:: INPUT RECORDS ::

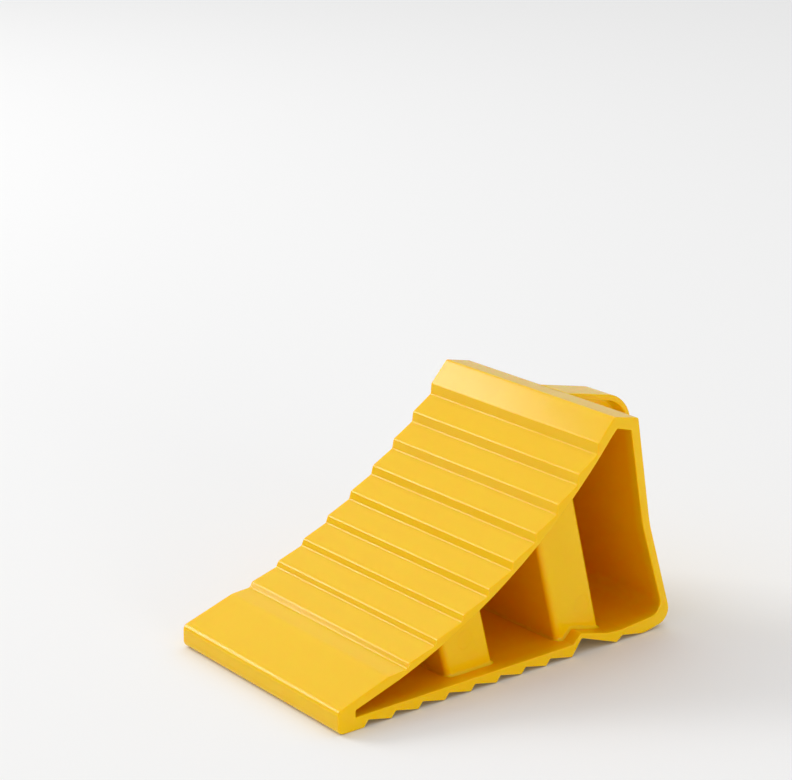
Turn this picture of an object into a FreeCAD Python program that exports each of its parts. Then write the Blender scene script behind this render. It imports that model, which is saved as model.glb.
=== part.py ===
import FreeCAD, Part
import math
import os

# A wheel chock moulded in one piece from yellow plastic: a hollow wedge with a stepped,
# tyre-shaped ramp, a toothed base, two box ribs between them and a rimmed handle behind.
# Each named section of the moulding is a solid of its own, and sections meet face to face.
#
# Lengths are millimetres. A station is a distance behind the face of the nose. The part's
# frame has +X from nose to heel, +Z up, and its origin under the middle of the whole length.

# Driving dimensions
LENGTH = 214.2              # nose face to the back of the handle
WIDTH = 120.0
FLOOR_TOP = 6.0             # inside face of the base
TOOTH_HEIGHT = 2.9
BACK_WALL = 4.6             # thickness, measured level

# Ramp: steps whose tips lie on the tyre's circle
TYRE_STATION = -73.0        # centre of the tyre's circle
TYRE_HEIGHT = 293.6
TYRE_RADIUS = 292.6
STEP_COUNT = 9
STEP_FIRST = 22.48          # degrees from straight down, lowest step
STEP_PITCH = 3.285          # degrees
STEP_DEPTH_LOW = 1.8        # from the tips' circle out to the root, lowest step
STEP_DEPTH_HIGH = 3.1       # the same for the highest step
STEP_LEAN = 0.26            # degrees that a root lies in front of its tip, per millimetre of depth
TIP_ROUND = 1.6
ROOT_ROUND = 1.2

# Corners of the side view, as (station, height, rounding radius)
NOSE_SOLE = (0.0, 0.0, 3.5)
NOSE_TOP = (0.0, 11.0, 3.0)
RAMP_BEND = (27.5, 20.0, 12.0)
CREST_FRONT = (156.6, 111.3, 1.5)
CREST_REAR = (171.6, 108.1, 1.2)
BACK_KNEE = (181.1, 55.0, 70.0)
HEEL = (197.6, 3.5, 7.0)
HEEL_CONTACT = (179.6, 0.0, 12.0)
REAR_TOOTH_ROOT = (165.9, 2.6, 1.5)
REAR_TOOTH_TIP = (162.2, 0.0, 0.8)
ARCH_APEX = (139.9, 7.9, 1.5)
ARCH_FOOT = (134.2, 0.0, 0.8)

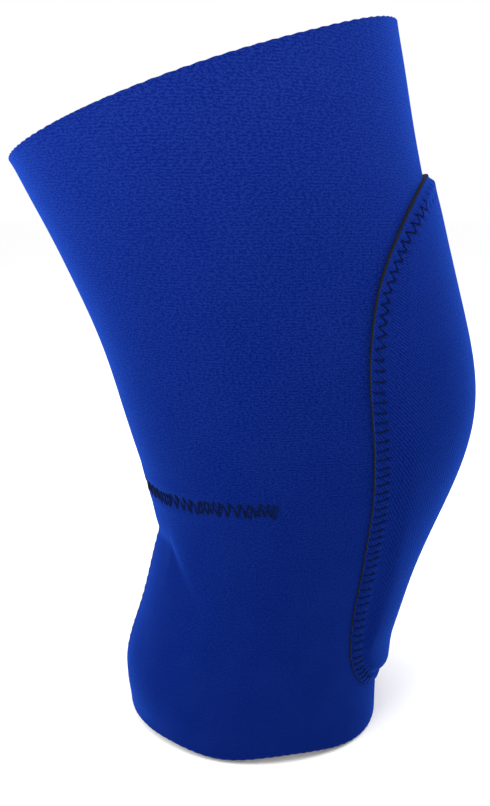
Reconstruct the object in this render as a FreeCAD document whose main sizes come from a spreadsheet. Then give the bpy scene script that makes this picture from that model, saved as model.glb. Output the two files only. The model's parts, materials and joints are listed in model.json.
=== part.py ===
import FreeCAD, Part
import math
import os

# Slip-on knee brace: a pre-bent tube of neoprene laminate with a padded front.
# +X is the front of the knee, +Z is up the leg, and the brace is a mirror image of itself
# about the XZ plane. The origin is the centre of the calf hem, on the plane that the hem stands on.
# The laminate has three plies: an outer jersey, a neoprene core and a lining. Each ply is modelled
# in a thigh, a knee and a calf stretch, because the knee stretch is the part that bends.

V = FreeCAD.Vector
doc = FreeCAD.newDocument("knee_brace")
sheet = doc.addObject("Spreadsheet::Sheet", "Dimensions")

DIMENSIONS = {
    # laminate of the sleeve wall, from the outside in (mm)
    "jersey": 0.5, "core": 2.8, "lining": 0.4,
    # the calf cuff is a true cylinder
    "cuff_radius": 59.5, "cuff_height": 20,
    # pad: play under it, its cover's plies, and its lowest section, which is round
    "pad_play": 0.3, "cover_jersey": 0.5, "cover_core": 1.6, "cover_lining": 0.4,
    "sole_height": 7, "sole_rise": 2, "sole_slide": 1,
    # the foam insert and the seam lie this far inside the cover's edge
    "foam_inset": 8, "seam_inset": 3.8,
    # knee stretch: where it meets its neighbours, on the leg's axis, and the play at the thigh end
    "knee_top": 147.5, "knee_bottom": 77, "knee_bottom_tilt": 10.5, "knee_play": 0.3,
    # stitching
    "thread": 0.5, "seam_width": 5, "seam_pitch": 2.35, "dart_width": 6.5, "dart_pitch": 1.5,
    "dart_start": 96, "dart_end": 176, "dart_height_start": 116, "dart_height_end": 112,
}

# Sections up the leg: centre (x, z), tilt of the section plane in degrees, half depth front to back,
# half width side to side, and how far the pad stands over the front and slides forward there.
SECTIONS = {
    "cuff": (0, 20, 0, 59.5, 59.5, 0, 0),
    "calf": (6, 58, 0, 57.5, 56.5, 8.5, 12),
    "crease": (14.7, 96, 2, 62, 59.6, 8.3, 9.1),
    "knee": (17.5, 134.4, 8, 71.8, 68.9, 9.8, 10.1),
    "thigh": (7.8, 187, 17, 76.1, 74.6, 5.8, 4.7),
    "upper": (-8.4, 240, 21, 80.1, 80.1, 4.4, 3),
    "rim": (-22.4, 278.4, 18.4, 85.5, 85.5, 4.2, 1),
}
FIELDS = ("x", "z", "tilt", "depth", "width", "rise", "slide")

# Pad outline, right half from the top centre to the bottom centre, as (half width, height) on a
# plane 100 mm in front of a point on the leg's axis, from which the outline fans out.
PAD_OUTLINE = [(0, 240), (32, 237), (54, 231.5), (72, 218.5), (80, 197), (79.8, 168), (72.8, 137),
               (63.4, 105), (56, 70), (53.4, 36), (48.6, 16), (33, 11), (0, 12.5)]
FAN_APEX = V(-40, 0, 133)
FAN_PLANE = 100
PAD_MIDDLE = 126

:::

WORK TO COMPLETE: Emit, unaltered, the lines from the top of the listing down through the line that holds "ARCH_FOOT = (134.2, 0.0, 0.8)"; emit nothing else.

SOLUTION FOR THIS TASK:
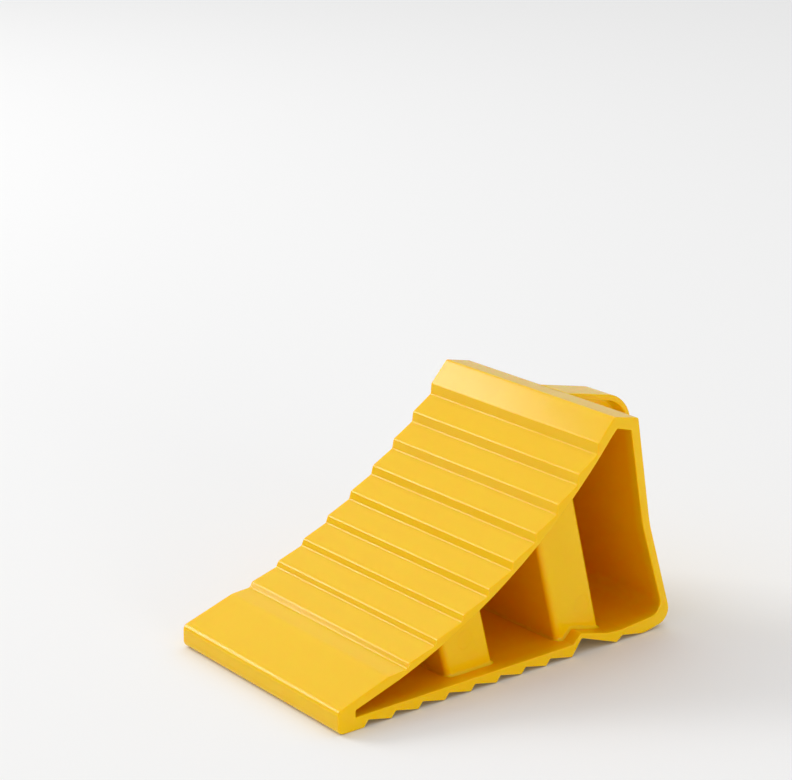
Turn this picture of an object into a FreeCAD Python program that exports each of its parts. Then write the Blender scene script behind this render. It imports that model, which is saved as model.glb.
=== part.py ===
import FreeCAD, Part
import math
import os

# A wheel chock moulded in one piece from yellow plastic: a hollow wedge with a stepped,
# tyre-shaped ramp, a toothed base, two box ribs between them and a rimmed handle behind.
# Each named section of the moulding is a solid of its own, and sections meet face to face.
#
# Lengths are millimetres. A station is a distance behind the face of the nose. The part's
# frame has +X from nose to heel, +Z up, and its origin under the middle of the whole length.

# Driving dimensions
LENGTH = 214.2              # nose face to the back of the handle
WIDTH = 120.0
FLOOR_TOP = 6.0             # inside face of the base
TOOTH_HEIGHT = 2.9
BACK_WALL = 4.6             # thickness, measured level

# Ramp: steps whose tips lie on the tyre's circle
TYRE_STATION = -73.0        # centre of the tyre's circle
TYRE_HEIGHT = 293.6
TYRE_RADIUS = 292.6
STEP_COUNT = 9
STEP_FIRST = 22.48          # degrees from straight down, lowest step
STEP_PITCH = 3.285          # degrees
STEP_DEPTH_LOW = 1.8        # from the tips' circle out to the root, lowest step
STEP_DEPTH_HIGH = 3.1       # the same for the highest step
STEP_LEAN = 0.26            # degrees that a root lies in front of its tip, per millimetre of depth
TIP_ROUND = 1.6
ROOT_ROUND = 1.2

# Corners of the side view, as (station, height, rounding radius)
NOSE_SOLE = (0.0, 0.0, 3.5)
NOSE_TOP = (0.0, 11.0, 3.0)
RAMP_BEND = (27.5, 20.0, 12.0)
CREST_FRONT = (156.6, 111.3, 1.5)
CREST_REAR = (171.6, 108.1, 1.2)
BACK_KNEE = (181.1, 55.0, 70.0)
HEEL = (197.6, 3.5, 7.0)
HEEL_CONTACT = (179.6, 0.0, 12.0)
REAR_TOOTH_ROOT = (165.9, 2.6, 1.5)
REAR_TOOTH_TIP = (162.2, 0.0, 0.8)
ARCH_APEX = (139.9, 7.9, 1.5)
ARCH_FOOT = (134.2, 0.0, 0.8)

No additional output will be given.